# Backcountry Roadtrip



## geronimo (Jan 20, 2009)

i have a bunch of time to kill in the spring and am looking to do a back country skiing roadtrip. anyone have any suggestions on where to go... was thinking about colorado and the 10th mountain, utah, or the northwest. any advice and suggestions would be great. thanks

geronimo


----------



## lmyers (Jun 10, 2008)

*colorado is a great option!*

What part of the spring season are you talking about? April and May are my favorites for big mountain backcountry, but hut trips are usually better in Feb. and March. 10th mountain huts are great, but don't forget about the San Juan huts, Hinsdale Route Huts, or the Alfred A. Braun huts. There are some fantastic options out there, however booking one at this point in the season can be difficult - they are relatively popular. Any of the main mountain passes are good places to start for car supported backcountry. Wolf Creek Pass, Monarch Pass, Freemont Pass, Loveland Pass, and Berthoud Pass all have fantastic turns available a short walk from the parking lot. Hope this helps, have fun!


----------



## doublet (May 21, 2004)

Depends on when you're coming but if it is late enough for stable conditions you should DEFINITELY check out Red Mtn. Pass (near Ouray) and the Aspen Area. You could also cruise through the Front Range (get the book Front Range Descents). Check out skithe14ers.com for inspiration.
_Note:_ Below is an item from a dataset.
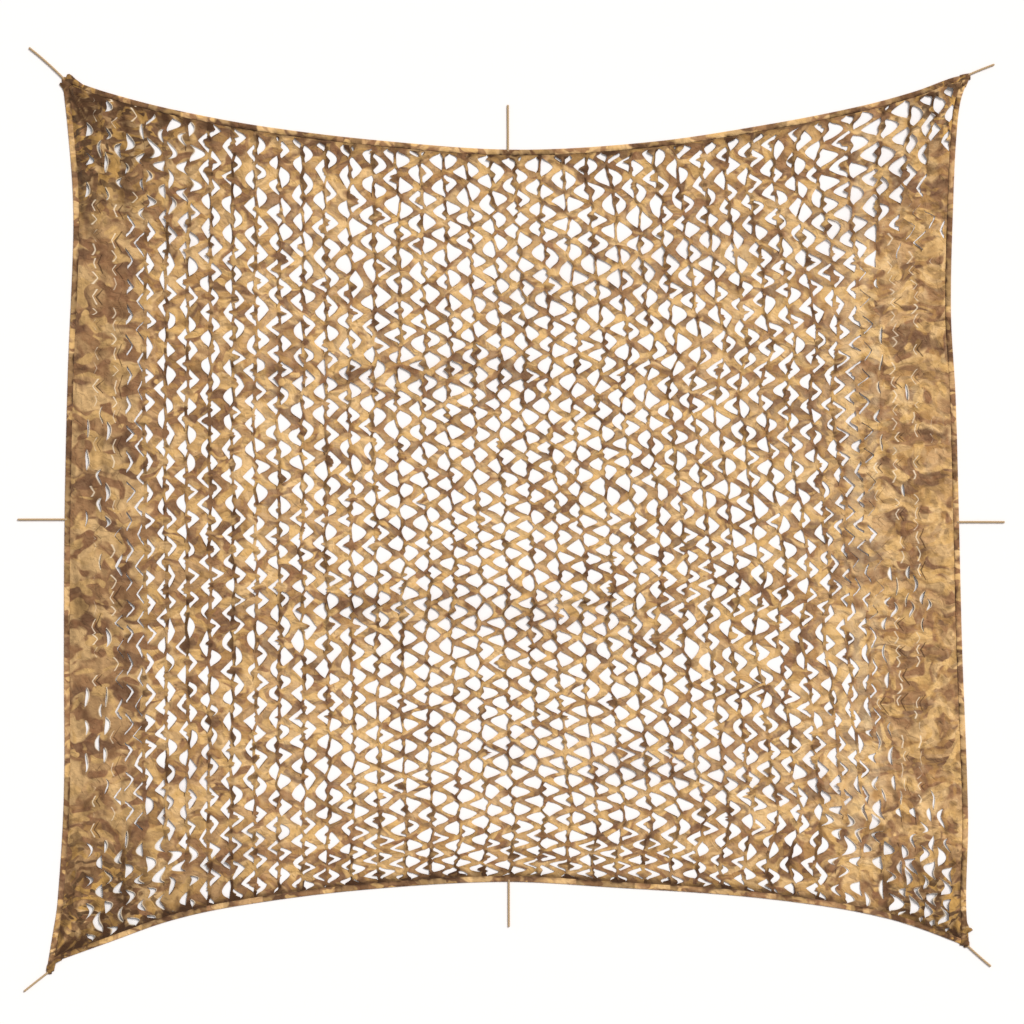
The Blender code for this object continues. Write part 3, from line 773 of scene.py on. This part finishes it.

I'm totally guilty of whining about the quality of skiing in the I-70 corridor but it gets REALLY good in the spring.


----------



## ZGjethro (Apr 10, 2008)

I took off for two weeks a few years ago. We skied in the Wasatch, Ruby mtns in Nevada, Donner summit, Mt Thom and Italian pass near Bishop CA, and topped it off with an awesome powder ski of Shasta. Very memorable trip


----------



## SSOWDEN (Apr 29, 2004)

bet eidlewies and other runs would be a good start on your trip south

areas in noroco and the ears are nice in the spring after the boat closes

anyone chime in on never summers or cameron?


----------



## brooks8970 (Jun 5, 2005)

I second ZGjethros advice. The rubies are supposedly incredible, empty, and on the way to the most reliable snowpack in the country: that of northern california. IMO, shasta isnt worth the drive. Lake Tahoe and the eastern sierra will keep you busy and driving distances, short. Check out mt tallac on the southwest shore of tahoe. Numerous hot springs are an added bonus on the eastside.


----------



## ZGjethro (Apr 10, 2008)

brooks8970 said:


> I second ZGjethros advice. The rubies are supposedly incredible, empty, and on the way to the most reliable snowpack in the country: that of northern california. IMO, shasta isnt worth the drive. Lake Tahoe and the eastern sierra will keep you busy and driving distances, short. Check out mt tallac on the southwest shore of tahoe. Numerous hot springs are an added bonus on the eastside.


We tried Mt Talac also, but got lost in the fog not knowing the terrain. Around Mammoth there is good climbing in the Owen's river gorge. The Eastern sierra is almost on par with the French alps in my opinion. We did not see a soul there and had many big skis.


----------